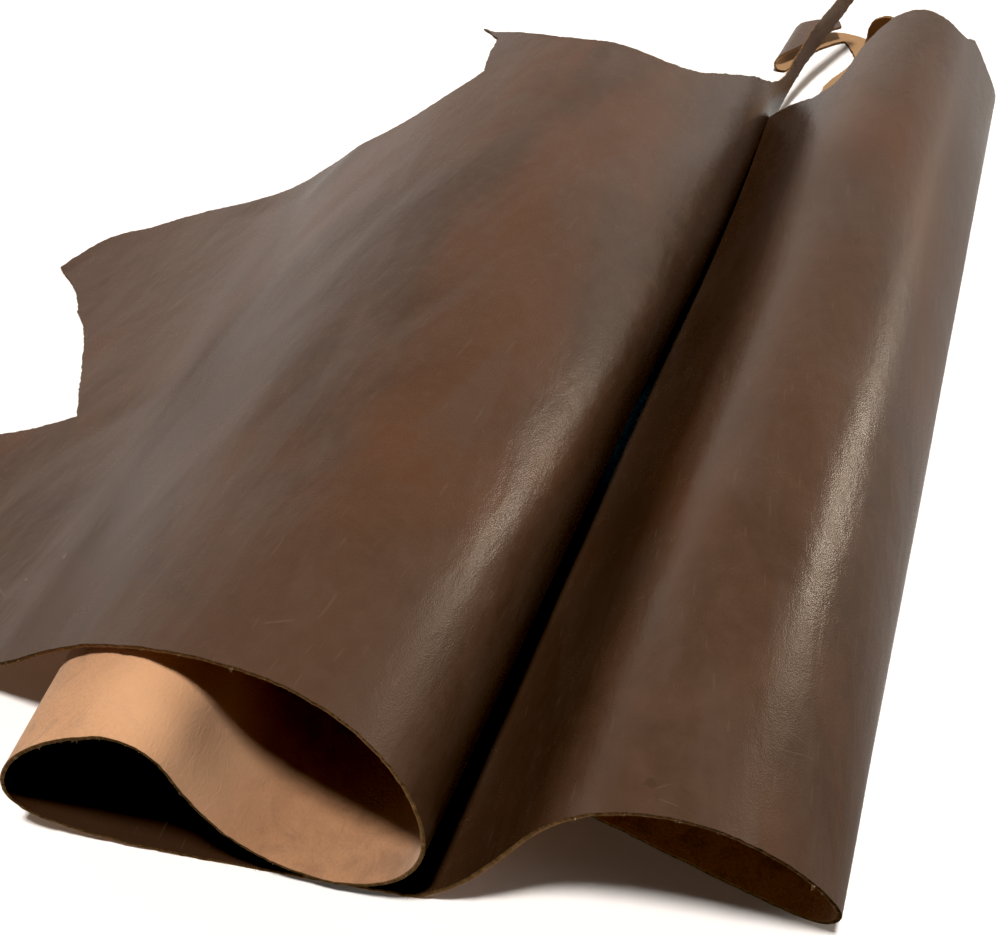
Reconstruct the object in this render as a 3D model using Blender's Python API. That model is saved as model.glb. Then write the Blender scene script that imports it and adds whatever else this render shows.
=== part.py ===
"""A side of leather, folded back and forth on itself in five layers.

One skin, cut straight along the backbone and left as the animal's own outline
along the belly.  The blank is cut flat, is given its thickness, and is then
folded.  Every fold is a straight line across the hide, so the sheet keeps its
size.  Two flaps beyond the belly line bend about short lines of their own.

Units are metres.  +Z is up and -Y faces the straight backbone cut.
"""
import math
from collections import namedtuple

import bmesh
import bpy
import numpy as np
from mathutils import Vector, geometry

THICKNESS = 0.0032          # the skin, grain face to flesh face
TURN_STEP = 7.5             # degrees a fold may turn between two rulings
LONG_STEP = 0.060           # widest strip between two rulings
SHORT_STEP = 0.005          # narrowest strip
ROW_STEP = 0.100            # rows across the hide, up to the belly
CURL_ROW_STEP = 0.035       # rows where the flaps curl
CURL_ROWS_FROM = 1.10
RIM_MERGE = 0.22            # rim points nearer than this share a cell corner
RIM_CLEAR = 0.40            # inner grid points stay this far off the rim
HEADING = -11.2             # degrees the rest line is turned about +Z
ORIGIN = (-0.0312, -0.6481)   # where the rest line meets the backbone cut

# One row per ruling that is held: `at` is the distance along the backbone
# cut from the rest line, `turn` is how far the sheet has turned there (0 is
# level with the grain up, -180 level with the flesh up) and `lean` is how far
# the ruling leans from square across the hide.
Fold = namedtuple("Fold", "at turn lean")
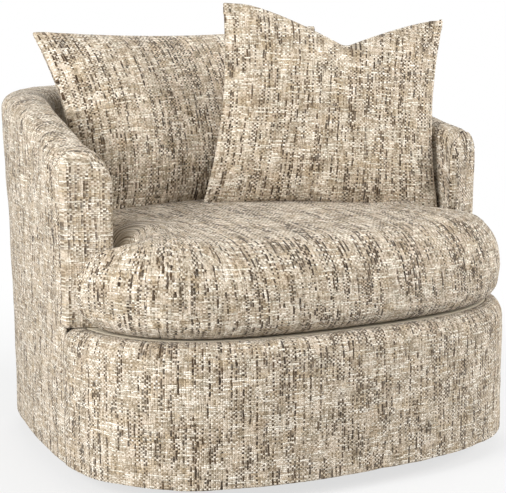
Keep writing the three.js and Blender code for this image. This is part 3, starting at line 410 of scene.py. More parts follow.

※

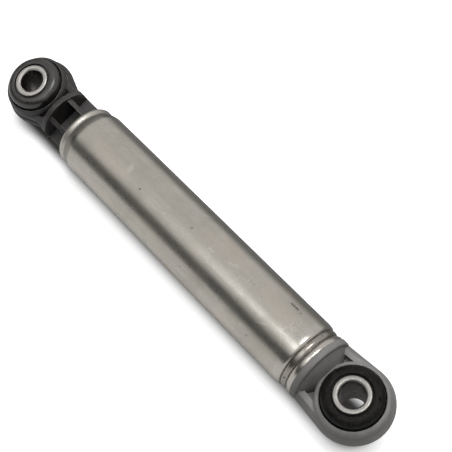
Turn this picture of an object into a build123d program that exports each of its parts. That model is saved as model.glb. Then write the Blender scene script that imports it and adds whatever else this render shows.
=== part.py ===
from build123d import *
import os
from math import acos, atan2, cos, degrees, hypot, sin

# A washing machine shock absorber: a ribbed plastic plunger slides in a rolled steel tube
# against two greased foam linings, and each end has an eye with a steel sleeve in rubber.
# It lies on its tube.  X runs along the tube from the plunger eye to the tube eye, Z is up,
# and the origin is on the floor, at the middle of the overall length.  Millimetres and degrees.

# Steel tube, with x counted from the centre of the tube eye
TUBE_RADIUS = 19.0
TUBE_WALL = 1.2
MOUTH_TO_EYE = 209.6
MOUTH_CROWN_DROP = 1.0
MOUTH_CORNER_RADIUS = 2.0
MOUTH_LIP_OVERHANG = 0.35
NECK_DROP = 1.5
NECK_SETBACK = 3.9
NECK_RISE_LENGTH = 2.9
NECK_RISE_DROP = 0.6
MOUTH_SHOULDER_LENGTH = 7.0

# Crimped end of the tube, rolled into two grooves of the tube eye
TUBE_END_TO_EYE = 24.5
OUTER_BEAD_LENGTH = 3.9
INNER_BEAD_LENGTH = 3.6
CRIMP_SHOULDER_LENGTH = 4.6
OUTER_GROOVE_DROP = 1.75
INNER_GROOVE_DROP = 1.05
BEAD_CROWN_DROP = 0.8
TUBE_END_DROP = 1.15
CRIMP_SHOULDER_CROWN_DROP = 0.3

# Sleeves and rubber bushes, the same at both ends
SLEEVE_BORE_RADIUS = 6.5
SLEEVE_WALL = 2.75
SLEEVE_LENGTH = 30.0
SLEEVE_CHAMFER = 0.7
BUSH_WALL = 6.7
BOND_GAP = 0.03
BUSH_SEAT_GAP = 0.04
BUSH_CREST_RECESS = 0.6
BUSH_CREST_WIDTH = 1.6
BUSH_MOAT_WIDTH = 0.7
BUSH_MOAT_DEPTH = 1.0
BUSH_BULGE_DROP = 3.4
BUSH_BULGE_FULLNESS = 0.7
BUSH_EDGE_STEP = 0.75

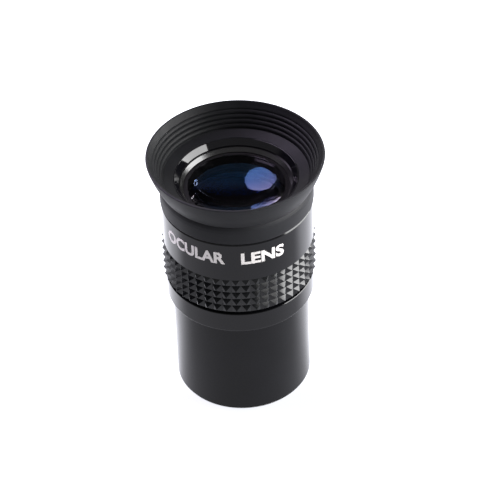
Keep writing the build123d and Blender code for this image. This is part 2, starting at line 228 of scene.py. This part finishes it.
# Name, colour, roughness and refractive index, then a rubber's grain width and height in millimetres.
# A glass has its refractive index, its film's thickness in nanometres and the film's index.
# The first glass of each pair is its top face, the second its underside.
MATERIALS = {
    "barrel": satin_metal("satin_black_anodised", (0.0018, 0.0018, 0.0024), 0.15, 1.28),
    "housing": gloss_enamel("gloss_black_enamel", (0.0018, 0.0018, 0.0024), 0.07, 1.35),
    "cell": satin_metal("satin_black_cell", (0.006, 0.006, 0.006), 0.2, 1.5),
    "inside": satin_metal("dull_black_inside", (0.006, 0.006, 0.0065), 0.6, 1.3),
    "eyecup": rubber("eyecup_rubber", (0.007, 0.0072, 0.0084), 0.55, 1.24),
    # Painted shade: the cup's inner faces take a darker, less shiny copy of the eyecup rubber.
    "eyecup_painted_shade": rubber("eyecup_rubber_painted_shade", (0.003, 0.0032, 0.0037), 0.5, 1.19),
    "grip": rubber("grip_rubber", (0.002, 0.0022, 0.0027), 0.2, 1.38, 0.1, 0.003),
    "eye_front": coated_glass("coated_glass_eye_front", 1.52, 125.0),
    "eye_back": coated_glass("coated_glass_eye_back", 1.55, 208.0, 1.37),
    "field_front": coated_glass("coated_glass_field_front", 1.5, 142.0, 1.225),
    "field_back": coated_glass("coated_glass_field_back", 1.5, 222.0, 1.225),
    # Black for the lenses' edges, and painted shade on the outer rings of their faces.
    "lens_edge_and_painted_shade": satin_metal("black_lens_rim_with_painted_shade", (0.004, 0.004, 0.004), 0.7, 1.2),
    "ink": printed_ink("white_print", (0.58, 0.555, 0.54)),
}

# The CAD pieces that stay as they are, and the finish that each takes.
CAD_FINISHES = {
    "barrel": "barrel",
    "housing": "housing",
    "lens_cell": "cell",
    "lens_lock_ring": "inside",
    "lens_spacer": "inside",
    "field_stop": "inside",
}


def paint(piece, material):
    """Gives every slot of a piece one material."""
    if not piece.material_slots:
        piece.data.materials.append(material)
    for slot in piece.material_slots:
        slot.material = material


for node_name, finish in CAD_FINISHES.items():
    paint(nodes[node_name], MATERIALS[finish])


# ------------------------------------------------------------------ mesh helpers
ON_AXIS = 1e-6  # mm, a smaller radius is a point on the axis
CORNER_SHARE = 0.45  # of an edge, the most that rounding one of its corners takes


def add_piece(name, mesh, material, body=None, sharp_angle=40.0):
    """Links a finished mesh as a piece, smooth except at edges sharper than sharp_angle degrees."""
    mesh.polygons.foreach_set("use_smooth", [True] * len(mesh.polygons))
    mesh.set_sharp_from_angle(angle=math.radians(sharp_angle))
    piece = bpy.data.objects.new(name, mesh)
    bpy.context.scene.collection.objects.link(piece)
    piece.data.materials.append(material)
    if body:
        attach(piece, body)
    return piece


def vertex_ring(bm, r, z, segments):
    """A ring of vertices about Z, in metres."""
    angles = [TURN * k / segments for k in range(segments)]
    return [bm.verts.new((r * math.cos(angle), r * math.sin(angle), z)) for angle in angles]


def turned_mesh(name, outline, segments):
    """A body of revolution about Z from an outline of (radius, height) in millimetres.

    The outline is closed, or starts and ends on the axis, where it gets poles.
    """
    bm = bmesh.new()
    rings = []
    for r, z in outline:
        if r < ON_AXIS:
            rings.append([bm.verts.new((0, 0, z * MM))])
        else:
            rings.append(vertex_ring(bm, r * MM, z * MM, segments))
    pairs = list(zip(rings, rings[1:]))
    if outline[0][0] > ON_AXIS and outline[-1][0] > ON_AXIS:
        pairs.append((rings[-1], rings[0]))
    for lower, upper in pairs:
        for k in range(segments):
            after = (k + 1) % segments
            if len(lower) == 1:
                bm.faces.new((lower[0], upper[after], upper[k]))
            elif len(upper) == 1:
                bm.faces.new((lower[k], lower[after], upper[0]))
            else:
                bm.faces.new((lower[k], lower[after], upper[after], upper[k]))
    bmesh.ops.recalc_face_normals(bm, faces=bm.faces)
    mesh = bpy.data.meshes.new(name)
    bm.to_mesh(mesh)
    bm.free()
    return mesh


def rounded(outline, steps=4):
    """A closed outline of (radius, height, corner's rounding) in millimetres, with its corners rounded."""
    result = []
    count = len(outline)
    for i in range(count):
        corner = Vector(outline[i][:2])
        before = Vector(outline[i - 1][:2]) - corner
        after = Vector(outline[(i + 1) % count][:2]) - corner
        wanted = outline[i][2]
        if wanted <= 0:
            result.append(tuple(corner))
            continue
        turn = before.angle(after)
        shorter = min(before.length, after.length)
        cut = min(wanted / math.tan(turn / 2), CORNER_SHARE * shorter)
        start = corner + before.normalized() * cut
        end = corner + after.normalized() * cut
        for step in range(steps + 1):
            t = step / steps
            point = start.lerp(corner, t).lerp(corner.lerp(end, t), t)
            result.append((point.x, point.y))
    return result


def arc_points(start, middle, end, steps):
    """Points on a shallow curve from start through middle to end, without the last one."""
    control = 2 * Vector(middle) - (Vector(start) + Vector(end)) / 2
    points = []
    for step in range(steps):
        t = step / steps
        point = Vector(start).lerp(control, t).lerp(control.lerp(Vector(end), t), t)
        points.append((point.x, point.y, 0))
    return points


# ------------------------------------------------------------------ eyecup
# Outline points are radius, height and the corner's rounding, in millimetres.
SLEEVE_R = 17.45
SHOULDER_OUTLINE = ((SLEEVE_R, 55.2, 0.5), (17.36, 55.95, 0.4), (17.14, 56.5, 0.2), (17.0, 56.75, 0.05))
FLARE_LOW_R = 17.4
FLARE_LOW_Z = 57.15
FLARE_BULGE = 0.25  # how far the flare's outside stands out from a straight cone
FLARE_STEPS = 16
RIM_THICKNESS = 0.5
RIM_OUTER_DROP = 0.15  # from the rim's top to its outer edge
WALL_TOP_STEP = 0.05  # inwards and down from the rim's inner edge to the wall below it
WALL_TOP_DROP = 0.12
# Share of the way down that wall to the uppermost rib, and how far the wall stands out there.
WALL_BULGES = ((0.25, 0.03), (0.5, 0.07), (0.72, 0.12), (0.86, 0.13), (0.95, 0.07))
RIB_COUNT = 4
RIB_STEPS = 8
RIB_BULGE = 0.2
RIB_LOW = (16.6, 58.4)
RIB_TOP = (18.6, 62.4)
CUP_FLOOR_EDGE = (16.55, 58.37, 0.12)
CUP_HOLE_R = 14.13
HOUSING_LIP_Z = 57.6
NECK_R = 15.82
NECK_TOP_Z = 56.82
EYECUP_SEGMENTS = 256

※

EXERCISE REQUIREMENTS:
Read the entries above, then pull out the lines that include "body".

OUTPUT OF THE TASK:
def add_piece(name, mesh, material, body=None, sharp_angle=40.0):
    if body:
        attach(piece, body)
    """A body of revolution about Z from an outline of (radius, height) in millimetres.